Gist has never considered her journalism work, but a passion, something that brought her joy, even while serving in the Navy at the same time.

"You just learn to balance," said Gist.

The writing was a new challenge to pursue after Gist felt she had met her self-imposed goals for the military and was feeling restless. For the most part, the military was during the week, leaving the weekends open for a quick jaunt to an arena to catch a game or interview.

There were times the driven writer would need to conduct a quick interview on her lunch break during the week.

Eventually, Gist decided it was time to move on from the Navy and took a short vacation to figure out what to do with the rest of her life. In the end, she decided to stay true to her passion for hockey.

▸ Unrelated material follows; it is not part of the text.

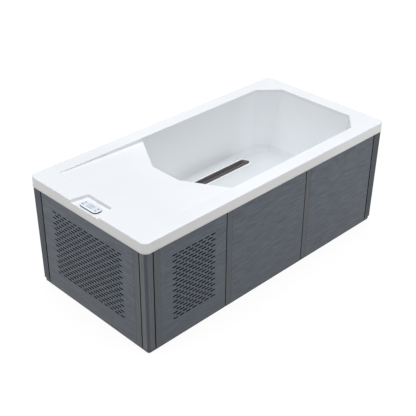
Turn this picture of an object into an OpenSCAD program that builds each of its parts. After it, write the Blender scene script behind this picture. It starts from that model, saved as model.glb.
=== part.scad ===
// Cold plunge tub with its own chiller: a one-piece moulded shell on a bolted
// frame, clad in vented skirt panels, with pump, filter and cooling unit in the
// bay under the deck. Millimetres, +Z up, +X towards the backrest end, origin
// on the floor under the middle of the rim.

/* [Overall] */
// Length over the rim
tub_l = 2000; // [1960:10:2080]
// Width over the rim
tub_w = 980; // [970:5:1020]
// Height from the floor to the top of the rim
tub_h = 720; // [712:2:740]

/* [Shell] */
// Wall of the moulded shell
shell_t = 8; // [7:0.5:9]
// Height of the rim's outer side
rim_side_h = 64; // [58:1:68]
// Corner radius of the rim, seen from above
rim_corner_r = 38; // [30:1:46]
// Radius along the rim's top outer edge
rim_edge_r = 9; // [5:0.5:10]
// How far the bead at the rim's foot stands proud of its side
rim_bead = 1.5; // [1:0.25:2.5]
// Height of that bead
rim_bead_h = 4; // [3:0.5:6]
// Overhang of the rim beyond the skirt
rim_overhang = 20; // [18:0.5:22]
// Width of the rim beside the basin and behind the backrest
rim_land = 94; // [92:1:100]
// Width of the rim at the console end
console_land = 140; // [134:1:150]
// Radius where the rim and the deck turn down
lip_r = 6; // [4:0.5:7]

/* [Basin] */
// From the console end of the rim to the basin's straight end
bay_l = 588; // [586:2:620]
// Depth from the rim to the basin floor
basin_depth = 448; // [430:2:456]
// Radius between the basin's walls and its floor
floor_fillet_r = 40; // [30:1:44]
// Draft of the long walls
side_draft = 1.5; // [1:0.1:2]
// Draft of the corner walls
corner_draft = 2.6; // [1.5:0.1:3.5]
// Draft of the wall below the deck
end_draft = 4; // [3:0.1:6]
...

Gist had been offered the job as beat reporter to cover several levels of hockey all over Minnesota for Minnesota Hockey Magazine. She decided to accept it, in addition for keeping her job at Gongshow Gear Apparel and various other websites she currently writes for.

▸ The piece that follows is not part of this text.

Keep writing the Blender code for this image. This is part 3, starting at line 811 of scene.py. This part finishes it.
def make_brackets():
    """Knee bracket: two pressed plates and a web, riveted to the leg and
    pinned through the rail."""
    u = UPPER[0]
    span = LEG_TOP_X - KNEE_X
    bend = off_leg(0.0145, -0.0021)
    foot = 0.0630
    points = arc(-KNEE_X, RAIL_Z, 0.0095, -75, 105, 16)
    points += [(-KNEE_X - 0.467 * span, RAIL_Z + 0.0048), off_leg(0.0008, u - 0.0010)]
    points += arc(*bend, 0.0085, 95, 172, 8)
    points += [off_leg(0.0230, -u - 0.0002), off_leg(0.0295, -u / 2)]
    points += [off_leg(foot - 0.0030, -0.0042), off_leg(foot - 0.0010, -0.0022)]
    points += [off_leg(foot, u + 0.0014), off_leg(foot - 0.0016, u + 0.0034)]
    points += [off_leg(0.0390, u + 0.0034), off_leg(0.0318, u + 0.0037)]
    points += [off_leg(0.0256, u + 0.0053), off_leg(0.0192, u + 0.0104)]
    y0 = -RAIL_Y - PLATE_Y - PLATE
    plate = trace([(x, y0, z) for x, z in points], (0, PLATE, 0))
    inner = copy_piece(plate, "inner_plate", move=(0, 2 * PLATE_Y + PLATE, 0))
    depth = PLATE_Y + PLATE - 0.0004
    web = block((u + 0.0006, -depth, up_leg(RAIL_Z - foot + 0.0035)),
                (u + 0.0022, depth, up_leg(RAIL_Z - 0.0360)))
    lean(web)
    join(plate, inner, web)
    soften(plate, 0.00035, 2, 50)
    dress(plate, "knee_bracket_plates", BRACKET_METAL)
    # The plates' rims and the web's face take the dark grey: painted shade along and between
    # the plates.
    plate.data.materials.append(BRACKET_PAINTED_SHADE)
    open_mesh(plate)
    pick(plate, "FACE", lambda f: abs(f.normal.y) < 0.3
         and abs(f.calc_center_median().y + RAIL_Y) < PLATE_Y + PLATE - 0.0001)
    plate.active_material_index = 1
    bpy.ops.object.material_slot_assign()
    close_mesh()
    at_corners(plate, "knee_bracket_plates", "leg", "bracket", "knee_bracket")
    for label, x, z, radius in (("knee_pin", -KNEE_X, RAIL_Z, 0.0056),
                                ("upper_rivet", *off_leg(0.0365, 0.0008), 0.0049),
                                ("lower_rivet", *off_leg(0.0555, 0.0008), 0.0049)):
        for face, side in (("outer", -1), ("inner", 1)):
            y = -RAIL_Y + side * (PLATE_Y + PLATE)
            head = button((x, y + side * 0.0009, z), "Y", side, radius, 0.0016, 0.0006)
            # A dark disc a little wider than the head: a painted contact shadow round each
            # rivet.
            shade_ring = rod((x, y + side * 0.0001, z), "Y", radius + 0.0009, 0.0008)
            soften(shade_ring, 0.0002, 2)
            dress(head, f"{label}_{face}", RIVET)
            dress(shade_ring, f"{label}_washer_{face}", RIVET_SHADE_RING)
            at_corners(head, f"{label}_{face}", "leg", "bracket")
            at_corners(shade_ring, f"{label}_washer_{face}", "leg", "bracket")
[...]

The hockey season is just getting underway and Gist can almost hear the sound of skates on ice already and the anticipation curls in her stomach. She is ready to go.

Gist recently had her first job for the magazine, interviewing the Minnesota Wild coach and several players after a preseason game.

"I nailed it!" Gist exclaimed, glowing with enthusiasm when talking about the sport she loves.

The same week she interviewed new Minnesota Wilderness Coach Corey Millen. The organized chaos of the hockey season has now begun.

Gist was raised to be humble and hard working as well as a volunteer in the community she calls home at the moment.

"If I am not involved, I am missing out on life," said Gist.

When the weather cooperates, Gist takes to outdoor rinks at night to help her relax from her hectic schedule. She is also a Hot Yoga enthusiast and is taking classes to become an instructor in her spare time.

She attended a Wilderness hockey game in town with family recently. She wanted to be there as her young niece was introduced to the hottest game on ice, possibly keeping up the family tradition.